— Begin SUPPLIED RECORDS —

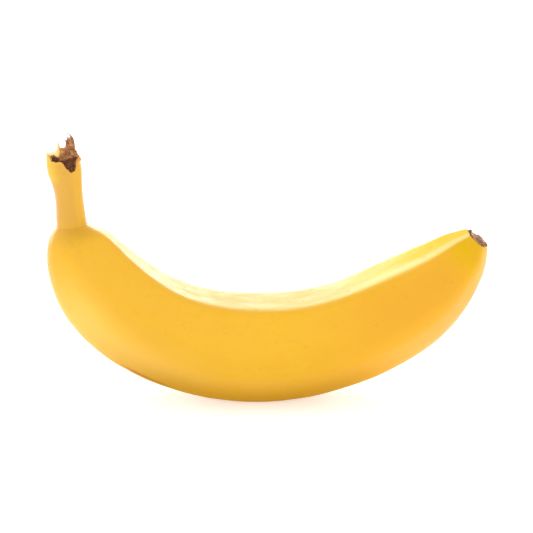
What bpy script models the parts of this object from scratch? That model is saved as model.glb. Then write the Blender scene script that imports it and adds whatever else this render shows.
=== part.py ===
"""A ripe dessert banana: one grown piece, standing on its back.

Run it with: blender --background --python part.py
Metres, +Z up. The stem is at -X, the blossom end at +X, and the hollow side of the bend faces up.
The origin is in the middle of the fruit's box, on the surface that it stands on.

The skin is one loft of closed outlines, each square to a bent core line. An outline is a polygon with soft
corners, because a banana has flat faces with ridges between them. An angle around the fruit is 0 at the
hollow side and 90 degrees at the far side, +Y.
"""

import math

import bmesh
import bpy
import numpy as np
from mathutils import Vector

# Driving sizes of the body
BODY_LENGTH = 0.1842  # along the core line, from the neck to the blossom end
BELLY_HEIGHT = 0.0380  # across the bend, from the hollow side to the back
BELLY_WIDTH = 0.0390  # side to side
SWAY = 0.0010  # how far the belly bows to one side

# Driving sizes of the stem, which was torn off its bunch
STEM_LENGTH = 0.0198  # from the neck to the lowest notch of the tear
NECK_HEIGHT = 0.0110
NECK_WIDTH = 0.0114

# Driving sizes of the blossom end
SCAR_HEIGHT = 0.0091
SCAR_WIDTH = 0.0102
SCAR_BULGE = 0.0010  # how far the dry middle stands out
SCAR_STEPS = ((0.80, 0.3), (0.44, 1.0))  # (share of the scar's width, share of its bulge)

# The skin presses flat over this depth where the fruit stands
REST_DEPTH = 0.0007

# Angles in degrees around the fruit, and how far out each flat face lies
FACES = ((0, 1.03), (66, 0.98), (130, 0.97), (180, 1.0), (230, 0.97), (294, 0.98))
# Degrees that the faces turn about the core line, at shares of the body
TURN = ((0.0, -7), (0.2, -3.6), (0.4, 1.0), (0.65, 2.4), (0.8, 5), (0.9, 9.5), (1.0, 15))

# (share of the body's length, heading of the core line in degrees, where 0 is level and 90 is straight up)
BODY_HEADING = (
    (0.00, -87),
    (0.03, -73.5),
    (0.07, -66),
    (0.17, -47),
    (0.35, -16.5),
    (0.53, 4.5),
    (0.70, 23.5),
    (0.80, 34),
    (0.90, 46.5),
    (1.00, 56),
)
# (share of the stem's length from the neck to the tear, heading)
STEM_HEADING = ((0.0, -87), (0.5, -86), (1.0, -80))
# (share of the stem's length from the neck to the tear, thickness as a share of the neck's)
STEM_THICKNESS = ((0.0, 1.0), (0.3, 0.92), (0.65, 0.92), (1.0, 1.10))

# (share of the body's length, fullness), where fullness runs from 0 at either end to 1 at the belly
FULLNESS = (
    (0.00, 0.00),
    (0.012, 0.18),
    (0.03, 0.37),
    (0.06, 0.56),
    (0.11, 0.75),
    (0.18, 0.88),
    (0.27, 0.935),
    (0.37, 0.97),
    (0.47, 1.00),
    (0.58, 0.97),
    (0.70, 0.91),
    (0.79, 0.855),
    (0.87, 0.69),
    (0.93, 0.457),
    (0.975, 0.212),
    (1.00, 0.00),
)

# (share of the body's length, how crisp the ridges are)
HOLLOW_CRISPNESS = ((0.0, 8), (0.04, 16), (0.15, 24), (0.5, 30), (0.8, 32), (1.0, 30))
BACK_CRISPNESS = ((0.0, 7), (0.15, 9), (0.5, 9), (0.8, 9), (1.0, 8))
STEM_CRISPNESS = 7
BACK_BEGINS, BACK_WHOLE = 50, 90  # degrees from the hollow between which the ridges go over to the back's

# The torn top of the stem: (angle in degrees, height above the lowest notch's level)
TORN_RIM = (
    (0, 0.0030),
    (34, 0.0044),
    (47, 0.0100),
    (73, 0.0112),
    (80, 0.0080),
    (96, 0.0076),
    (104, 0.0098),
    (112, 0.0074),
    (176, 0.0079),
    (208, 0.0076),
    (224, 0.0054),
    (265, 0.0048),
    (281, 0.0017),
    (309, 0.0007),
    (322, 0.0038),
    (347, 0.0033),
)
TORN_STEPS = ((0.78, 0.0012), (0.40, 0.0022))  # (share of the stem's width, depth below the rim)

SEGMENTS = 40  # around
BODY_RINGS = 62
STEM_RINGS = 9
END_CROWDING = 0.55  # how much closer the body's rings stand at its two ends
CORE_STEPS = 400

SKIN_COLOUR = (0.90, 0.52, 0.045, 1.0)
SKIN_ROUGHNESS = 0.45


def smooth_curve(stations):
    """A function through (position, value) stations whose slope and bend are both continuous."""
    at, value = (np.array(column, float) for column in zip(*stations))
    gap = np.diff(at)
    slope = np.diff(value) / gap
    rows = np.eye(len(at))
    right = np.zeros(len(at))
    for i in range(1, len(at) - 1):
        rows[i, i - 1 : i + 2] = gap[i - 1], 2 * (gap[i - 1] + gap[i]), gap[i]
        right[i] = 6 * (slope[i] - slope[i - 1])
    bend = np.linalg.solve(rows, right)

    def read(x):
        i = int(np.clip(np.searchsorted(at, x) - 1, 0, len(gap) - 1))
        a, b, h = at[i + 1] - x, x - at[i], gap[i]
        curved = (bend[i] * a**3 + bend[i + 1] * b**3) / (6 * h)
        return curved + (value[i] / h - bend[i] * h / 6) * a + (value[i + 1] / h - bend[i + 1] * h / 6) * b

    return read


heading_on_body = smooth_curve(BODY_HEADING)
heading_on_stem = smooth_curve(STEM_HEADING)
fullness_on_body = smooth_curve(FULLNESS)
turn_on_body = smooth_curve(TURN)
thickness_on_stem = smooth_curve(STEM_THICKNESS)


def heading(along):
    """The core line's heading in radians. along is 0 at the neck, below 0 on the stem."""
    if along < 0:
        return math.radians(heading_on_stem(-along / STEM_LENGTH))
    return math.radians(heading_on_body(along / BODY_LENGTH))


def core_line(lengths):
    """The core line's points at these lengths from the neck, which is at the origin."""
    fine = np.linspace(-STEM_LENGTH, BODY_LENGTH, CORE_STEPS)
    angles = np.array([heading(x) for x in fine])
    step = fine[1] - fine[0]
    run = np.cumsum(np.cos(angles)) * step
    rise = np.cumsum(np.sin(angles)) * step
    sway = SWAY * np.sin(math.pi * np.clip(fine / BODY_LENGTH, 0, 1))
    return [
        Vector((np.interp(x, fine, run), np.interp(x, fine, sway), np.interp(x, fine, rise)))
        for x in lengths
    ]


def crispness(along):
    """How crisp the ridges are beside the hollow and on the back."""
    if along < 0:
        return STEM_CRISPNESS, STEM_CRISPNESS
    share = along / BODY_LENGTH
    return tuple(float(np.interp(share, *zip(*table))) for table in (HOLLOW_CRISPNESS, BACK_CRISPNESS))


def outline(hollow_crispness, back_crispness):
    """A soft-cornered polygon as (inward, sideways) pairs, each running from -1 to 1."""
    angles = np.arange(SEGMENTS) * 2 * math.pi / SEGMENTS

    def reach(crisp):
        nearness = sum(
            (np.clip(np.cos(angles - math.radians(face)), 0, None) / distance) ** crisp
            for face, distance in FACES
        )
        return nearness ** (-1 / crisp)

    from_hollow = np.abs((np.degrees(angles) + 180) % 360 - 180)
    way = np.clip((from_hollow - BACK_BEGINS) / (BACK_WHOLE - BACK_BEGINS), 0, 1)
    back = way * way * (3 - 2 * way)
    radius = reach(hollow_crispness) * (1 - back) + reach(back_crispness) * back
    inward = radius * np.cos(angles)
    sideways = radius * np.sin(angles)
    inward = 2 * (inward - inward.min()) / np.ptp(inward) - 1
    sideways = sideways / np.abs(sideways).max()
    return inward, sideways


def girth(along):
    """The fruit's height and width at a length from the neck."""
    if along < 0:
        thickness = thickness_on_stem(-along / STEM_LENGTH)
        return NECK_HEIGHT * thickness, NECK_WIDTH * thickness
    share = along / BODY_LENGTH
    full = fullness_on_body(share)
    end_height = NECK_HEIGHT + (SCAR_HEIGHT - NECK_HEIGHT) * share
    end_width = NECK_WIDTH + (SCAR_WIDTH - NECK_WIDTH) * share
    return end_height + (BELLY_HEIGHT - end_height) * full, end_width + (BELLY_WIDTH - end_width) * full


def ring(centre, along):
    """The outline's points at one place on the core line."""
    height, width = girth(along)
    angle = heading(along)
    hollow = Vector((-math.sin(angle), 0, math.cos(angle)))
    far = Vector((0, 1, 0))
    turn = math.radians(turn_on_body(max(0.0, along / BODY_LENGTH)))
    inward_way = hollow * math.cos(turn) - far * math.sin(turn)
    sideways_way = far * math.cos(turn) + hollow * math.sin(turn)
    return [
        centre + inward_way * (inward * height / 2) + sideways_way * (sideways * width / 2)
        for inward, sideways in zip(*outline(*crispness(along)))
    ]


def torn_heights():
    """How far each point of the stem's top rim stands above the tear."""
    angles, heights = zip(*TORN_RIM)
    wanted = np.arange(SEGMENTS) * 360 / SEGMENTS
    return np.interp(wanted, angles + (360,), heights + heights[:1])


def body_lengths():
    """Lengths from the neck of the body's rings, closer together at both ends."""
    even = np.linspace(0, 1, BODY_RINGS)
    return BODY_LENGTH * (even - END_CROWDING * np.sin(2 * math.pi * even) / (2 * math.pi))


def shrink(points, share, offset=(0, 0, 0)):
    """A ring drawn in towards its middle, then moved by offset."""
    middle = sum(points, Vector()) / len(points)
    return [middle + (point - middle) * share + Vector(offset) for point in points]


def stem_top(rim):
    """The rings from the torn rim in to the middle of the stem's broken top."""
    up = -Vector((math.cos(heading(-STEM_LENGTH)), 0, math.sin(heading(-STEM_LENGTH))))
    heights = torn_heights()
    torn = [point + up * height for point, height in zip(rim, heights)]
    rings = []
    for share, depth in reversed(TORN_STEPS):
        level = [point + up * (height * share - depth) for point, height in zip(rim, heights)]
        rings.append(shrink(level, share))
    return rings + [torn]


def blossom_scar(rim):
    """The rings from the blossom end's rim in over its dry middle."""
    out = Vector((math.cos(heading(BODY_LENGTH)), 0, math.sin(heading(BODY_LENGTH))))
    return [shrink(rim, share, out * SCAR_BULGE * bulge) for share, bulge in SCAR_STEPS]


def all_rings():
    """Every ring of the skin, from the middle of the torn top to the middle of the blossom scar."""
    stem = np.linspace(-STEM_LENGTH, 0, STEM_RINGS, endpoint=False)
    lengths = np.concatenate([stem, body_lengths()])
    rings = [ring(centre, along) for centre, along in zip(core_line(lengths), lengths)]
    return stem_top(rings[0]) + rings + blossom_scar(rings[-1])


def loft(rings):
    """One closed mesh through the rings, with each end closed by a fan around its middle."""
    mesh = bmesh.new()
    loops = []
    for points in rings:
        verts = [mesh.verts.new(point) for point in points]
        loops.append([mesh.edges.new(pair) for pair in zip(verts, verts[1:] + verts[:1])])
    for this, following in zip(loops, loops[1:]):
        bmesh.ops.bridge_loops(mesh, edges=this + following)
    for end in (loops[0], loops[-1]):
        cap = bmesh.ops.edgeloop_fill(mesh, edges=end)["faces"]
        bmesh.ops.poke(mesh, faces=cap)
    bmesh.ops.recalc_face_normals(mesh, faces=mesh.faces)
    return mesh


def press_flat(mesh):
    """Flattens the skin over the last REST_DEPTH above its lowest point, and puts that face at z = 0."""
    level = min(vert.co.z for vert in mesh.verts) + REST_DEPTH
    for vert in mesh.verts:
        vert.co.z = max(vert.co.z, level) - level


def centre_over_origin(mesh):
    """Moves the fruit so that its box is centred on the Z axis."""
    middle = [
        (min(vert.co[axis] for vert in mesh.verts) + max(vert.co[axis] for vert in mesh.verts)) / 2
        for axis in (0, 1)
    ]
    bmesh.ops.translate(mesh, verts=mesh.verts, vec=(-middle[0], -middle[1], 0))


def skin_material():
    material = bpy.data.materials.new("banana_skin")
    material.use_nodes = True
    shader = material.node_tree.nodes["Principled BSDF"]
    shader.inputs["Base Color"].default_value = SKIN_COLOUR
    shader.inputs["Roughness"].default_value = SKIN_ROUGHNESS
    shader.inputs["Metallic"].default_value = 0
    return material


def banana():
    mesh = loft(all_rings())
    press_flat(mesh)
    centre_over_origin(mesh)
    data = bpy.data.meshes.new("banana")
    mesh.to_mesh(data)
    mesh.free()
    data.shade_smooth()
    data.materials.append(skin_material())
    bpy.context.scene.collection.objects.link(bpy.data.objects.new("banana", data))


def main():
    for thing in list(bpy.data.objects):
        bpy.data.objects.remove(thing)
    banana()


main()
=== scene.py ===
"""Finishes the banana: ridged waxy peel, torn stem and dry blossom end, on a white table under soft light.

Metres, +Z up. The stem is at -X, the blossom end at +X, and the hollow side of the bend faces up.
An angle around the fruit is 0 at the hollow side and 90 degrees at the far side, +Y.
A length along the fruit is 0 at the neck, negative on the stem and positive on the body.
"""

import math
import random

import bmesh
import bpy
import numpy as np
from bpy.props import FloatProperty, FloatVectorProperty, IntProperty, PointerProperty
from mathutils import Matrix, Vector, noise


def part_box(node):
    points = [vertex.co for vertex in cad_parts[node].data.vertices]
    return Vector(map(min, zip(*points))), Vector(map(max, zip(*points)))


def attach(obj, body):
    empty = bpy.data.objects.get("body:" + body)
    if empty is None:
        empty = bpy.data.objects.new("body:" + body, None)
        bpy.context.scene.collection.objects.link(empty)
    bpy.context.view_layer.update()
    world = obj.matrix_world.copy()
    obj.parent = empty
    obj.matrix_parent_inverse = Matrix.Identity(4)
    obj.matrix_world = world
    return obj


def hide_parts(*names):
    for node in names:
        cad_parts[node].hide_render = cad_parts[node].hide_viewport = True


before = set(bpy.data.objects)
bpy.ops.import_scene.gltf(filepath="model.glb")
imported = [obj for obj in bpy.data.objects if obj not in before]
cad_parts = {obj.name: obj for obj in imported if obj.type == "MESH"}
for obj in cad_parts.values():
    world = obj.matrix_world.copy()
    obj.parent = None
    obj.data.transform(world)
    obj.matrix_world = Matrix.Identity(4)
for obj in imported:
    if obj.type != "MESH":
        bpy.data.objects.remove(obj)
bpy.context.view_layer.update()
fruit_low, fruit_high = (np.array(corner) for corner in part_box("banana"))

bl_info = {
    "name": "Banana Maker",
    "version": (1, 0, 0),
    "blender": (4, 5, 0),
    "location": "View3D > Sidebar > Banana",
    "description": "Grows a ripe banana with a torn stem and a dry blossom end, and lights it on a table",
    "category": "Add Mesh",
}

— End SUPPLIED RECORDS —
— Begin SUPPLIED RECORDS —

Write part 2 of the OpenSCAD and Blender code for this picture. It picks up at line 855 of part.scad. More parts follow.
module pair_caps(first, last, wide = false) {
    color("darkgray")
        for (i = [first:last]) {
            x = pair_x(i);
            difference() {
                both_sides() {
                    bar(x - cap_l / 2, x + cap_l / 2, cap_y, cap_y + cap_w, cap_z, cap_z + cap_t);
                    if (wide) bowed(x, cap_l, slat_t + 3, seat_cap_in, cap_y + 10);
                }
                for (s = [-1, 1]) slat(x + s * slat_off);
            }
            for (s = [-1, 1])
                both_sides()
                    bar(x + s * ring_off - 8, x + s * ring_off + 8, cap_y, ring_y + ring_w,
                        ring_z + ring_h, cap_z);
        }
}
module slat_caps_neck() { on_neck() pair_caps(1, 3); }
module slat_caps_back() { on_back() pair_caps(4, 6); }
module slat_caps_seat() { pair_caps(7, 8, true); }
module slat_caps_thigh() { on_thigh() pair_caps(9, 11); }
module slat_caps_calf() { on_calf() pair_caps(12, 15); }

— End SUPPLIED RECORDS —
— Begin SUPPLIED RECORDS —

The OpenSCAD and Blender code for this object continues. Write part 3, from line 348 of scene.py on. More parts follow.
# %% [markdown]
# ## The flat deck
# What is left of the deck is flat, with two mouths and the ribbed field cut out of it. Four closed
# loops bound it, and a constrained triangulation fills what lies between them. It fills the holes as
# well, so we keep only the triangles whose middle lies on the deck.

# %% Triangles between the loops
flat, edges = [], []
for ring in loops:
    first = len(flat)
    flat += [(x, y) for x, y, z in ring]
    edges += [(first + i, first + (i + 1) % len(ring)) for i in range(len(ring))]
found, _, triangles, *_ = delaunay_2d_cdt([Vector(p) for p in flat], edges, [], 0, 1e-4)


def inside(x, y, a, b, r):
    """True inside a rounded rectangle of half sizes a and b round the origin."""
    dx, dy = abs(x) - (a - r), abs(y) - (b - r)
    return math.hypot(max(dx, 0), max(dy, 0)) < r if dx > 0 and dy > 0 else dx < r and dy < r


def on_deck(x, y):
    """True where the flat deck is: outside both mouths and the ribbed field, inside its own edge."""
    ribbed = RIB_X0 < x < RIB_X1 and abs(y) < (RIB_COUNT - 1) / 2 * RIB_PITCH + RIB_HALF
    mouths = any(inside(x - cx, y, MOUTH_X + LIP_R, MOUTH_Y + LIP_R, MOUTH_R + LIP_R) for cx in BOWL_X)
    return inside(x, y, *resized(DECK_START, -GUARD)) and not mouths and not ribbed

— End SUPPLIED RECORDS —

§ GIVEN INSTRUCTION:
Go back over the listing above and copy exactly the lines that begin at the line with "data.materials.append(skin_material())" and stop after the line with "under soft light."; leave out every other line.

§ OUTPUT:
    data.materials.append(skin_material())
    bpy.context.scene.collection.objects.link(bpy.data.objects.new("banana", data))


def main():
    for thing in list(bpy.data.objects):
        bpy.data.objects.remove(thing)
    banana()


main()
=== scene.py ===
"""Finishes the banana: ridged waxy peel, torn stem and dry blossom end, on a white table under soft light.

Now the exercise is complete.